Virginia Lt. Gov. Ralph Northam, right, speaks after Gov. Terry McAuliffe signs SB260, mental health reform legislation, at the University of Virginia Medical Center on Monday in Charlottesville, Va. (Ryan M Kelly/AP)
CHARLOTTESVILLE — With Sen. R. Creigh Deeds at his side, Gov. Terry McAuliffe on Monday signed legislation meant to reform the mental health system that Deeds said failed his mentally ill son, who stabbed the senator before killing himself in November.
McAuliffe (D) traveled to Charlottesville to ceremonially sign the bill at the hospital that treated Deeds, the Democratic nominee for governor in 2009, for stab wounds. A bipartisan group of senators and delegates came from as far as Northern Virginia to witness the event, pledging to keep pushing for more reforms.
“It’s an important first step,” McAuliffe said. “Let us be crystal clear: We have a long, long way to go.”
Deeds (Bath), his face visibly scarred from the attack, did not speak during the brief ceremony in a conference room at the University of Virginia Health System. But he nodded his head as the governor spoke.
He was accompanied by one of his three grown daughters, Rebecca, who accepted a pen that McAuliffe used to sign the legislation.

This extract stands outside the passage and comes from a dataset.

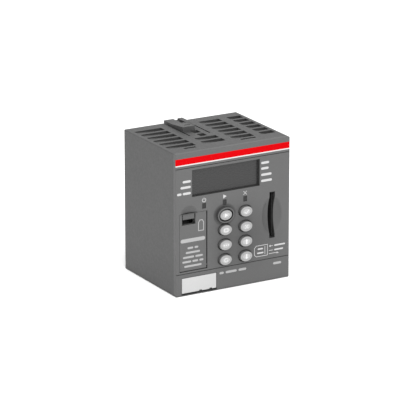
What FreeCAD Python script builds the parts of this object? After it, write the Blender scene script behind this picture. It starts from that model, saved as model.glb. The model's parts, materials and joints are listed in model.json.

Deeds looked down as Del. Rob B. Bell III (R-Albemarle), offered the only personal comments about Deeds’s late son, Austin “Gus” Deeds, a William & Mary student who was writing a symphony for the banjo and had volunteered on his father’s failed bid for governor.
“Gus was a very talented young man and would have gone on to do great things,” Bell said.
Austin Deeds had undergone a psychiatric evaluation in November, and a magistrate judge issued an emergency custody order. But he was sent home after being told no psychiatric bed was available.
The next day at the family home, he stabbed his father repeatedly in the face and chest, then fatally shot himself.
Officials at the local community service board initially said all area hospitals had been contacted but none had space for the younger Deeds. But three nearby hospitals later confirmed that they had beds but had not been called.
The tragedy prompted widespread support to reform the mental health system, providing bipartisan impetus for a General Assembly so bitterly split over whether to expand Medicaid that it has been unable to pass a state budget. McAuliffe said at the ceremony that he wanted to remain focused on the mental health legislation, but he noted that expanding Medicaid under the Affordable Care Act would provide millions of dollars more for mental health care.
The General Assembly had taken up the cause of mental health reform after the Virginia Tech massacre in 2007, boosting funding by tens of millions of dollars. But the extra money dried up with the recession.
During this year’s General Assembly session, legislators voted to give officials more time to find psychiatric placements for patients under custody orders. If one cannot be found before such an order expires, the new law requires the state to provide a bed of last resort. It also compels the state to maintain a “real-time” online registry of available beds, a project that had been in the works for years but did not come to fruition until after Austin Deeds’s death.
The General Assembly also mandated closer monitoring of court-ordered outpatient treatment and initiated a four-year study of mental-health services to identify additional reforms.
Legislators who gathered for the signing promised to push for more reforms. Del. Benjamin L. Cline (R-Rockbridge) said he was focused on improving community service boards; an investigation found that a board official only called a few hospitals seeking a bed for Austin Deeds before declaring that none was available.
Others said they were focused on getting people help earlier.
“We want to make sure the people who have mental illness have access to the care they need before it gets to a crisis,” said Lt. Gov. Ralph Northam (D), a medical doctor who will chair the governor’s task force on mental health.